La situation se présente autrement au CEM-U19. Nous recensons 77 élèves en 4C et 75 en 6C, nom de code des deux classes, qui viennent presque tous de la localité des Parcelles Assainies. Ils sont majoritairement issus de familles où les parents sont peu ou pas scolarisés. Il est vrai que dans bien des cas, ce manque est pallié par la présence dans la famille d’un élève ou plus, inscrit à un niveau supérieur à celui du sujet et même parfois d’un étudiant. Cependant, ce critère étant aussi valable pour les élèves du LSNT, il ne peut être retenu pour nuancer les différences en faveur de ces derniers.
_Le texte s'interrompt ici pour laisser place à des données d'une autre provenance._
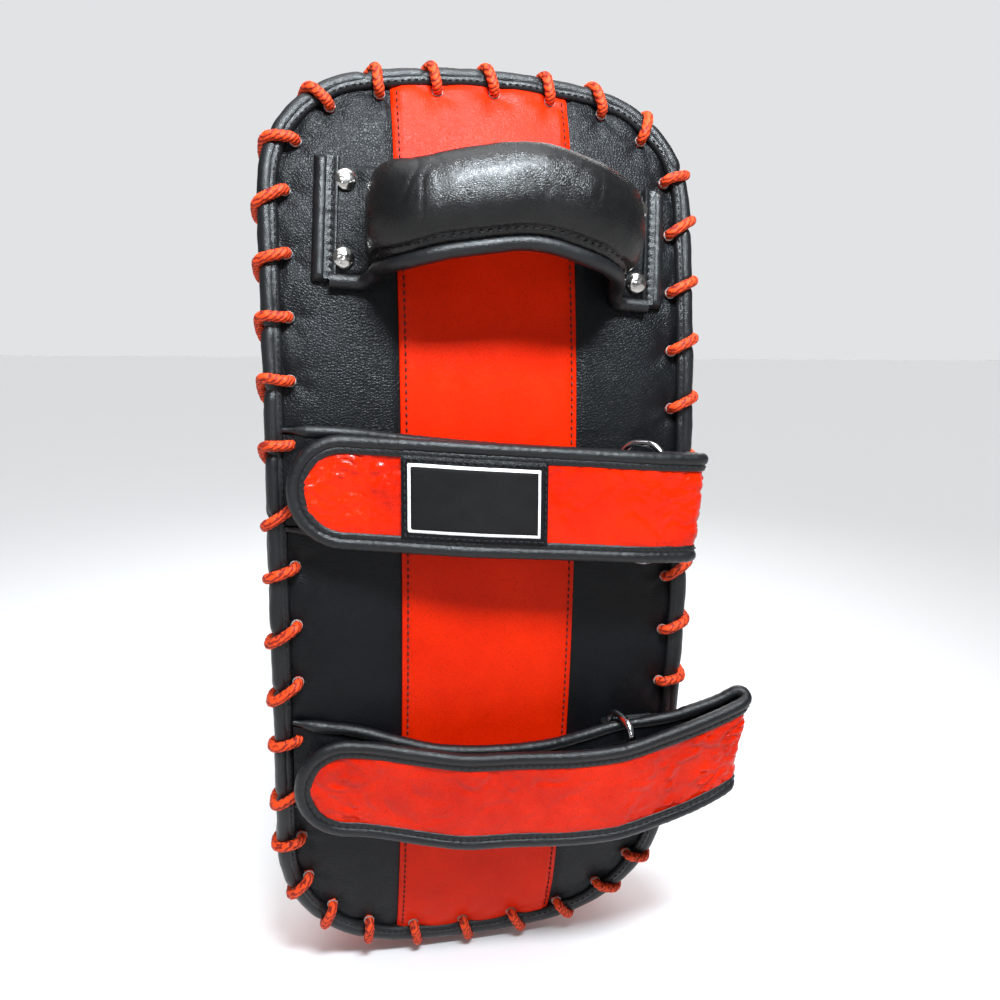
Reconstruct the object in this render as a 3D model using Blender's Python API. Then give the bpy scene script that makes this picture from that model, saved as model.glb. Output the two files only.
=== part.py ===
"""A Thai kick pad: a bent, laced foam pad with a riveted handle and two forearm straps.

Metres, +Z up along the pad, the strike face towards -Y, the handle and the straps towards +Y.
The origin is the middle of the back panel's outer face, where the forearm rests.
Left and right are as the holder sees the back, so left is +X.

The pad is drawn flat first: x across it, s along it from its middle, and d, the depth below the
back panel's outer face towards the strike face. place() then bends that space into world space.
A strap's or the handle's height h above the back is -d.
"""

import math

import bmesh
import bpy
from mathutils import Vector

# Pad
HALF_WIDTH = 0.100
HALF_LENGTH = 0.222
TOP_CORNER = 0.055
BOTTOM_CORNER = 0.070
END_RADIUS = 0.30
BEND_RADIUS = 0.75
FLAT_HALF = 0.015
GUSSET_DEPTH = 0.055
GUSSET_TAPER = 0.035
CROWN_RISE = 0.028
CROWN_WIDTH = 0.032
COVER_SKIN = 0.0018
PANEL_DROP = 0.0006
PANEL_SKIN = 0.0020
STRIPE_HALF = 0.042
DISC_RADIUS = 0.050
DISC_HEIGHT = 0.094
GAP = 0.0003

# Rim
BINDING_RADIUS = 0.0035
BINDING_INSET = 0.0010
BACK_BINDING_DEPTH = 0.0016
GUSSET_BINDING_DEPTH = 0.0089
GUSSET_START = 0.0127
LACE_RADIUS = 0.0021
LACE_TURNS = 42
LACE_START = 0.735
LACE_INSET = 0.0117
LACE_GUSSET_DEPTH = 0.0195
HOLE_HALF = 0.0030

# Foam layers
FOAM_TOP = 0.0066
LAYER_SPLIT = 0.0262
FOAM_RIM_INSET = 0.0170
FOAM_INSET = 0.0026

# Handle
HANDLE_X = -0.0035
HANDLE_S = 0.1452
HANDLE_SLANT = 0.058
HANDLE_TAB_OUT = 0.0747
HANDLE_TAB_IN = 0.0647
HANDLE_TAB_HALF = 0.0245
HANDLE_END_OUT = 0.0820
HANDLE_END_HALF = 0.0282
GRIP_HALF = 0.0210
GRIP_THICK = 0.0135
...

Les deux classes sont tenues par des professeurs relativement jeunes, ayant en moyenne 05 ans d’expérience, et se prévalant d’un niveau de formation moyen. Les enseignants portent un regard différent sur le niveau de leurs élèves. C’est ainsi que le professeur en 4C juge que celui de ses élèves est assez hétérogène avec « tout de même près du quart des effectifs qui sont très bons et un autre quart qu’on peut tirer ». Ce qui veut dire que pour lui « la moitié des élèves sont franchement très faibles ». « Mais au moins ils sont très disciplinés, et studieux ; ce qui permet de travailler dans la sérénité ». Tout à l’opposée, l’enseignante en 6C trouve ses élèves «extrêmes faibles et peu motivés ». Parlant de la discipline, elle avoue se heurter « de tant à autre à quelques problèmes de comportement à la limite du convenable».

L’enseignante en 6C est le seul professeur qui a posé les conditions de travail, notamment les effectifs pléthoriques, comme un facteur de blocage de l’action didactique. Non pas que les autres ne se sentent pas stratégiquement limités dans leurs actions par ce phénomène, mais ils en parlent comme d’une situation normale, en tout cas contre laquelle ils sont impuissants, une donnée pédagogique qui s’impose à eux et qu’il faut apprendre à gérer. Pour le reste, nous résumons le sentiment le mieux partagé par les mots du professeur en 4L pour qui, même si les conditions pédagogiques ne sont pas des meilleures, « la réceptivité des élèves » encourage à tenter des choses.